O padre George Batista, na condição de novo dirigente, que foi designado após o padre Egídio pedir seu afastamento face à gravidade das denúncias, assumiu compromisso público com a transparência “e para que os mais necessitados não sejam prejudicados no atendimento e na presteza do serviço”, como registrou o blog do jornalista Suetoni Souto Maior. O sacerdote garantiu que mesmo com as dificuldades encontradas, a operacionalização do hospital Padre Zé não será interrompida e a memória da iniciativa caritativa do padre José Coutinho será resgatada. Em participações em programas radiofônicos de debates, inúmeros ouvintes disseram-se chocados com o registro do escândalo envolvendo um padre com histórico de atuação na Arquidiocese da Paraíba, exigindo que todos os fatos sejam elucidados e que suas conclusões sejam transmitidas à sociedade, ressarcindo-se, ao mesmo tempo, pelo menos parcialmente, a unidade hospitalar, de vultosos prejuízos acumulados. A instituição, como se sabe, tem funcionado graças a doações de pessoas do povo, contribuições de autoridades e recursos disponibilizados por parlamentares de diferentes partidos, mediante suas emendas. O custo de manutenção do hospital é elevado, pelo fato de que ele atende a pacientes não apenas de João Pessoa e da Grande João Pessoa, mas de vários outros municípios de diferentes regiões do interior da Paraíba.

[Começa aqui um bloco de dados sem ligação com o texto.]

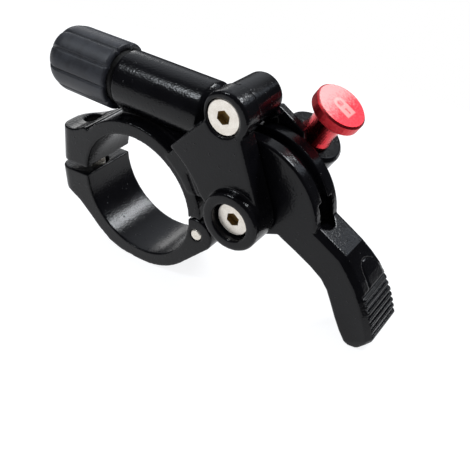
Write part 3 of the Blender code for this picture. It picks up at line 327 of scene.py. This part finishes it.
class Round:
    """A turned face of a casting: its axis, where it starts and ends on it, and both radii."""

    def __init__(self, base, direction, start, end, radius, end_radius=None):
        self.base = np.array(base)
        self.direction = np.array(Vector(direction).normalized())
        self.start = start * MM
        self.end = end * MM
        self.radius = radius * MM
        self.end_radius = (end_radius if end_radius is not None else radius) * MM

    def true_up(self, points, normals):
        """Move the points that lie near this face, and look out of it, onto it."""
        along = (points - self.base) @ self.direction
        spokes = points - self.base - np.outer(along, self.direction)
        length = np.maximum(np.linalg.norm(spokes, axis=1), 1e-9)
        spokes /= length[:, None]
        share = np.clip((along - self.start) / (self.end - self.start), 0.0, 1.0)
        radius = self.radius + (self.end_radius - self.radius) * share
        square = np.abs(np.einsum("ij,ij->i", spokes, normals)) > FACES_OUT
        close = np.abs(length - radius) < TRUE_REACH * MM
        near = square & close & (along > self.start) & (along < self.end)
        points[near] += spokes[near] * (radius - length)[near, None]


class Score:
    """A straight groove in the near face of a casting, from one point to another."""

    def __init__(self, start, end, width, depth):
        self.start = np.array(start)
        self.way = np.array((Vector(end) - Vector(start)).normalized())
        self.length = (Vector(end) - Vector(start)).length
        self.half = width / 2 * MM
        self.depth = depth * MM

    def sink(self, points, normals):
        """Press the points of the near face that lie on the groove, deepest on its middle line."""
        from_start = points - self.start
        along = from_start @ self.way
        side = np.linalg.norm((from_start - np.outer(along, self.way))[:, (0, 2)], axis=1)
        ends = np.clip(np.minimum(along, self.length - along) / self.half, 0.0, 1.0)
        near = (side < self.half) & (normals[:, 1] < FACES_NEAR)
        near &= np.abs(from_start[:, 1]) < SCORE_REACH * MM
        points[near, 1] += (self.depth * ends * (1.0 - (side / self.half) ** 2))[near]


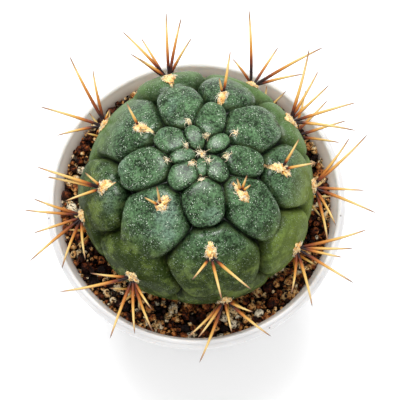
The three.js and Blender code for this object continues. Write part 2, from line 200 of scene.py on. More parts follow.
def startDisc(name, sides, radius, height=0):
    # a round face in edit mode, from which a form is drawn or turned
    bpy.ops.mesh.primitive_circle_add(vertices=sides, radius=radius, fill_type="NGON",
                                      location=(0, 0, height))
    disc = takeNew(name)
    applyPlace(disc)
    startEditing(disc)
    return disc


def drawOn(rise, share, **pivot):
    # what is selected is drawn on along Z, and its new end is made this much wider
    bpy.ops.mesh.extrude_region_move(TRANSFORM_OT_translate={"value": (0, 0, rise)})
    bpy.ops.transform.resize(value=(share, share, 1), **pivot)


def finishEditing():
    bpy.ops.mesh.select_all(action="SELECT")
    bpy.ops.mesh.normals_make_consistent(inside=False)
    bpy.ops.object.mode_set(mode="OBJECT")


def smooth(piece, angle=180):
    makeActive(piece)
    if angle >= 180:
        bpy.ops.object.shade_smooth()
    else:
        bpy.ops.object.shade_smooth_by_angle(angle=math.radians(angle))


def places(piece):
    spots = np.empty(len(piece.data.vertices) * 3)
    piece.data.vertices.foreach_get("co", spots)
    return spots.reshape(-1, 3)


def movePlaces(piece, spots):
    piece.data.vertices.foreach_set("co", np.ascontiguousarray(spots, dtype=np.float32).ravel())
    piece.data.update()


def unitRows(rows):
    return rows / np.linalg.norm(rows, axis=1)[:, None]


def moved(spots, matrix):
    turn = np.array(matrix)
    return spots @ turn[:3, :3].T + turn[:3, 3]


def writeAttribute(mesh, name, values):
    layer = mesh.attributes.new(name, "FLOAT", "POINT")
    layer.data.foreach_set("value", np.ascontiguousarray(values, dtype=np.float32))


def facesOf(model):
    return [tuple(face.vertices) for face in model.data.polygons]


def joinCopies(name, parts, attributes):
    # parts are pairs of places and faces, each from one copied model
    spots, faces, count = [], [], 0
    for partSpots, partFaces in parts:
        spots.append(partSpots)
        faces += [tuple(count + k for k in face) for face in partFaces]
        count += len(partSpots)
    mesh = bpy.data.meshes.new(name)
    mesh.from_pydata(np.concatenate(spots).tolist(), [], faces)
    piece = bpy.data.objects.new(name, mesh)
    scene.collection.objects.link(piece)
    for key, values in attributes.items():
        writeAttribute(mesh, key, np.concatenate(values))
    return piece


def lumpsOn(spots, layers, origin):
    # soft noise at these places, in layers of a scale and an amount
    total = np.zeros(len(spots))
    for scale, amount in layers:
        total += amount * np.array([noise.noise(Vector(spot) * scale + origin) for spot in spots])
    return total


def dress(piece, material, nodes):
    piece.data.materials.clear()
    piece.data.materials.append(material)
    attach(piece, "root")
    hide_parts(*nodes)


# Shader maths, written as sums of sockets

class Wire:
    def __init__(self, board, socket):
        self.board = board
        self.socket = socket

    def maths(self, operation, *values, clamp=False):
        return self.board.node("ShaderNodeMath", dict(operation=operation, use_clamp=clamp), values)

    def __add__(self, other):
        return self.maths("ADD", self, other)

    __radd__ = __add__

    def __sub__(self, other):
        return self.maths("SUBTRACT", self, other)

    def __rsub__(self, other):
        return self.maths("SUBTRACT", other, self)

    def __mul__(self, other):
        return self.maths("MULTIPLY", self, other)

    __rmul__ = __mul__

    def __truediv__(self, other):
        return self.maths("DIVIDE", self, other)

    def clipped(self):
        # held between 0 and 1
        return self.maths("ADD", self, 0.0, clamp=True)

    def above(self, low, high):
        # 0 below low, 1 over high, eased between
        settings = dict(interpolation_type="SMOOTHSTEP")
        return self.board.node("ShaderNodeMapRange", settings, {0: self, 1: low, 2: high, 3: 0.0, 4: 1.0})


class Board:
    def __init__(self, name):
        self.material = bpy.data.materials.new(name)
        self.material.use_nodes = True
        self.tree = self.material.node_tree
        self.tree.nodes.clear()

    def node(self, kind, settings=None, values=(), out=0):
        new = self.tree.nodes.new(kind)
        for key, value in (settings or {}).items():
            if key == "stops":
                self.setStops(new.color_ramp, value)
            else:
                setattr(new, key, value)
        pairs = values.items() if isinstance(values, dict) else enumerate(values)
        for key, value in pairs:
            if isinstance(value, Wire):
                self.tree.links.new(value.socket, new.inputs[key])
            else:
                new.inputs[key].default_value = value
        return Wire(self, new.outputs[out]) if new.outputs else new

    def setStops(self, ramp, stops):
        while len(ramp.elements) < len(stops):
            ramp.elements.new(1.0)
        for element, (position, colour) in zip(ramp.elements, stops):
            element.position = position
            element.color = (*colour, 1.0)

    def place(self):
        return self.node("ShaderNodeTexCoord", out=3)

    def attribute(self, name):
        return self.node("ShaderNodeAttribute", dict(attribute_name=name), out=2)

    def along(self, axis):
        # how far along X, Y or Z, in metres
        return self.node("ShaderNodeSeparateXYZ", None, [self.place()], out="XYZ".index(axis))

    def noise(self, scale, detail, roughness):
        values = {"Vector": self.place(), "Scale": scale, "Detail": detail, "Roughness": roughness}
        return self.node("ShaderNodeTexNoise", None, values)

    def cells(self, scale):
        # how far each place lies from the middle of its small cell
        return self.node("ShaderNodeTexVoronoi", None, {"Vector": self.place(), "Scale": scale})

    def cellDraw(self, scale):
        # a number between 0 and 1 for each of those cells
        colour = self.node("ShaderNodeTexVoronoi", None, {"Vector": self.place(), "Scale": scale}, out=1)
        return self.node("ShaderNodeSeparateColor", None, [colour])

    def ramp(self, factor, stops):
        return self.node("ShaderNodeValToRGB", dict(stops=stops), [factor])

    def mix(self, first, second, factor):
        first, second = [(*c, 1.0) if isinstance(c, tuple) else c for c in (first, second)]
        settings = dict(data_type="RGBA")
        return self.node("ShaderNodeMix", settings, {0: factor, 6: first, 7: second}, out=2)

    def bump(self, height, strength, distance):
        values = {"Strength": strength, "Distance": distance, "Height": height}
        return self.node("ShaderNodeBump", None, values)

    def finish(self, **values):
        # values are named as the shader's sockets are, with _ for a space
        named = {key.replace("_", " "): value for key, value in values.items()}
        shader = self.node("ShaderNodeBsdfPrincipled", None, named)
        self.node("ShaderNodeOutputMaterial", None, [shader])
        return self.material


# The camera, the table and the light

def direction(heading, polar):
    h, p = np.radians(heading), np.radians(polar)
    return np.stack(np.broadcast_arrays(np.sin(p) * np.cos(h), np.sin(p) * np.sin(h), np.cos(p)), -1)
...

O arcebispo Dom Manoel Delson tem tido uma postura qualificada como “irrepreensível” por parte dos que compõem a jurisdição da Arquidiocese da Paraíba, empenhando-se não apenas no cumprimento das suas funções e deveres eclesiásticos mas, em paralelo, agindo de forma articulada com os poderes públicos e com entidades representativas da sociedade civil para a deflagração de programas de atendimento comunitário, ora beneficiando segmentos específicos, ora contemplando a sociedade como um todo. A postura de seriedade de Dom Manoel Delson é reconhecida tanto por autoridades como por gente do povo, e o empenho manifestado pelo padre João Paulo nas celebrações dominicais foi no sentido de que haja um discernimento correto por parte da opinião pública, com vistas a preservar a tradição e o trabalho da Igreja Católica, diante da circunstância de que a Igreja está, mesmo, acima de vaidades e ambições terrenas. Enquanto isso, aguarda-se os próximos capítulos de uma novela que vem mexendo com os brios da comunidade católica paraibana e da sociedade em geral.